Though he conceded that the Roberts court has issued fewer closely divided opinions, Mr. Gaziano notes that some potentially contentious decisions have yet to materialize this term. Among them: Hamdan v. Rumsfeld, in which the court will address the president's wartime powers; League of United Latin American Citizens v. Perry, which will decide the constitutionality of redistricting in Texas; and Neil v. Vermont Republican State Committee, a case that pits campaign-finance laws against freedom of speech and association.
In what may be the beginning of the end of a high-profile eminent domain dispute, the New London, Conn., city council on June 5 voted 5-2 to evict holdout homeowners who are refusing to make way for private, for-profit development.

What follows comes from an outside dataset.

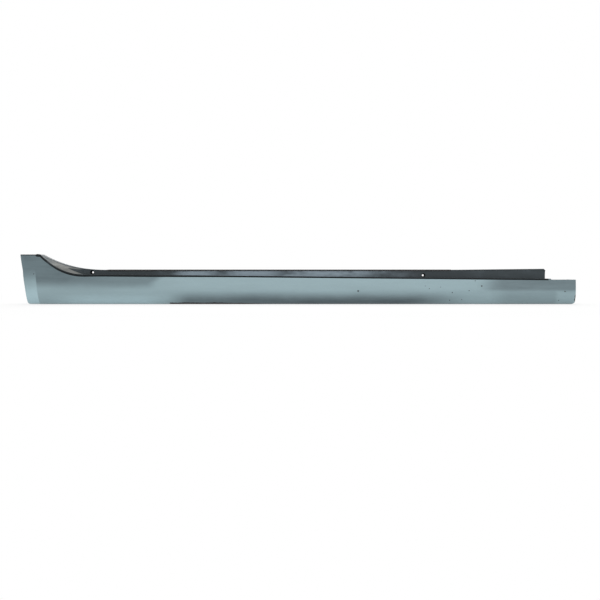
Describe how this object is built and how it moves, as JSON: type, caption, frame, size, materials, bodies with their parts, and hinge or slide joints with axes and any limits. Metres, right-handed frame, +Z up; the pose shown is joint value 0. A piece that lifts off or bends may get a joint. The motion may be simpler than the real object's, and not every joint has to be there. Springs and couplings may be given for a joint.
{
  "type": "door sill trim",
  "caption": "Long painted outer sill trim for a car: a shell with a raised front end, an upper mounting flange, clips, spring nuts, foam blocks and an edge seal.",
  "frame": {"origin": "middle of the underside: half-way along the length and half-way through the depth of the panel's box, at the height of the flat underside", "axes": "+X along the sill to the car's rear, +Y into the car, +Z up; the painted face looks towards -Y"},
  "size_m": [1.951, 0.096, 0.1764],
  "materials": {
    "painted_panel": "metallic grey-green paint with worn clear coat on injection-moulded plastic; the flange and back are bare",
    "seal_rubber": "satin black",
    "clip_nylon": "natural moulded",
    "spring_steel": "zinc plated",
    "foam": "open-cell foam"
  },
  "bodies": {
    "root": {"sill_panel": "painted_panel", "edge_seal": "seal_rubber", "retaining_clip_1": "clip_nylon", "retaining_clip_2": "clip_nylon", "retaining_clip_3": "clip_nylon", "retaining_clip_4": "clip_nylon", "retaining_clip_5": "clip_nylon", "retaining_clip_6": "clip_nylon", "retaining_clip_7": "clip_nylon", "retaining_clip_8": "clip_nylon", "retaining_clip_9": "clip_nylon", "front_spring_nut_1": "spring_steel", "front_spring_nut_2": "spring_steel", "rear_spring_nut_1": "spring_steel", "rear_spring_nut_2": "spring_steel", "foam_block_1": "foam", "foam_block_2": "foam", "foam_block_3": "foam", "foam_block_4": "foam"}
  },
  "joints": []
}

The standoff initially pitted homeowners in Fort Trumbull, a neighborhood set along the Thames River, against New London officials. The city wanted developers to give Fort Trumbull a makeover, installing a hotel, convention center, and upscale condominiums, but seven homeowners refused to sell their property. When the city invoked eminent domain in an effort to seize their property, the residents sued.
The case, Kelo v. City of New London, went all the way to the Supreme Court, yielding a controversial 5-4 ruling in which the justices upheld the city's right to seize the homes. The decision marked a sharp departure from previous eminent domain law, in which municipalities had seized private property only in order to make room for public improvements such as highway expansion.
After the Kelo ruling, five of the New London plaintiffs settled with the city, one just prior to the June 5 eviction vote. Institute for Justice attorney Scott Bullock, who represents the holdout residents, said plaintiffs Michael Cristofaro and lead plaintiff Susette Kelo are considering appeals to state government to ask that state funding for the Fort Trumbull development be pulled. He said they also may engage in civil disobedience: "This is a civil-rights struggle to save poor and working-class people from eminent domain abuse."